R/convert_cross_section.R
In PytrendsLongitudinalR: Create Longitudinal Google Trends Data

Documented in convert_cross_section

#' Convert the Cross-Section data for Re-scaling.
#'
#' This function uses the single or concatenated reference time-series data to re-scale the cross-section data collected by the cross_section() function.
#'
#' @param params A list containing parameters including keyword, topic, folder_name, start_date, end_date, and data_format.
#' @param reference_geo_code Google Trends Geo code for the user-selected reference region. For example, UK's Geo is 'GB', Central Denmark Region's Geo is 'DK-82, and US DMA Philadelphia PA's Geo is '504'. The default is 'US'.

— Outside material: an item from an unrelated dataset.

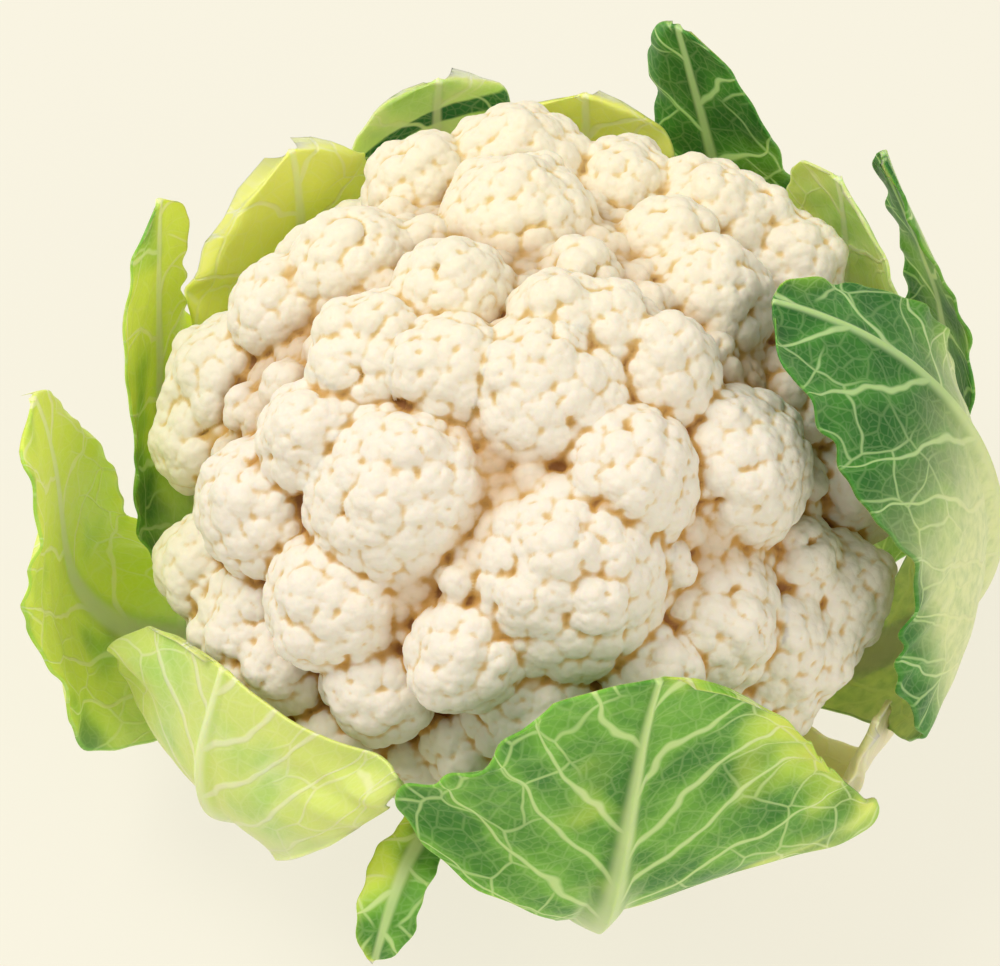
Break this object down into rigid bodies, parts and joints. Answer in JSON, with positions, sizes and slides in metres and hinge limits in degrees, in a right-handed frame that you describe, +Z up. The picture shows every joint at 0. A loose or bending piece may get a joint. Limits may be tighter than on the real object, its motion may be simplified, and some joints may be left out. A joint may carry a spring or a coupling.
{
  "type": "cauliflower",
  "caption": "Head of cauliflower: a white domed curd of knobbly florets on a cut stalk, wrapped in ruffled green leaves with pale midribs.",
  "frame": {"origin": "centre of the stalk's flat cut end, which the head stands on", "axes": "+Z up through the crown of the curd, -Y towards the front leaf, +X towards the large folded leaf"},
  "size_m": [0.2378, 0.2174, 0.1667],
  "materials": {
    "curd": "matte, finely granular, creamy white with warm creases",
    "stalk": "matte, pale green-white, fibrous where cut",
    "leaf_green": "satin, mid green with pale veins",
    "leaf_pale": "satin, pale yellow-green, crumpled",
    "leaf_yellow": "satin, yellow-green",
    "leaf_dark": "satin, dark green with pale veins",
    "leaf_blush": "matte, pale with a pinkish tint"
  },
  "bodies": {
    "root": {"curd": "curd", "stalk": "stalk", "leaf_front": "leaf_green", "leaf_front_left": "leaf_pale", "leaf_left": "leaf_green", "leaf_left_back": "leaf_green", "leaf_curled": "leaf_yellow", "leaf_back_pale": "leaf_pale", "leaf_back_yellow": "leaf_yellow", "leaf_back_dark": "leaf_dark", "leaf_right_back_pale": "leaf_pale", "leaf_right_upright": "leaf_dark", "leaf_right_folded": "leaf_dark", "leaf_small_pale": "leaf_blush", "leaf_front_hanging": "leaf_green"}
  },
  "joints": []
}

#' @param zero_replace When re-scaling data from different time periods for concatenation, the last/first data point of a time period may be zero. Then the calculation will throw an error, or every single data point will be zero. To avoid this, the user can adjust the zero to an insignificant number to continue the calculation. The default is 0.1.
#' @details
#' This final method rescales the cross-section data based on the concatenated time series data to generate re-scaled accurate longitudinal Google Trends index.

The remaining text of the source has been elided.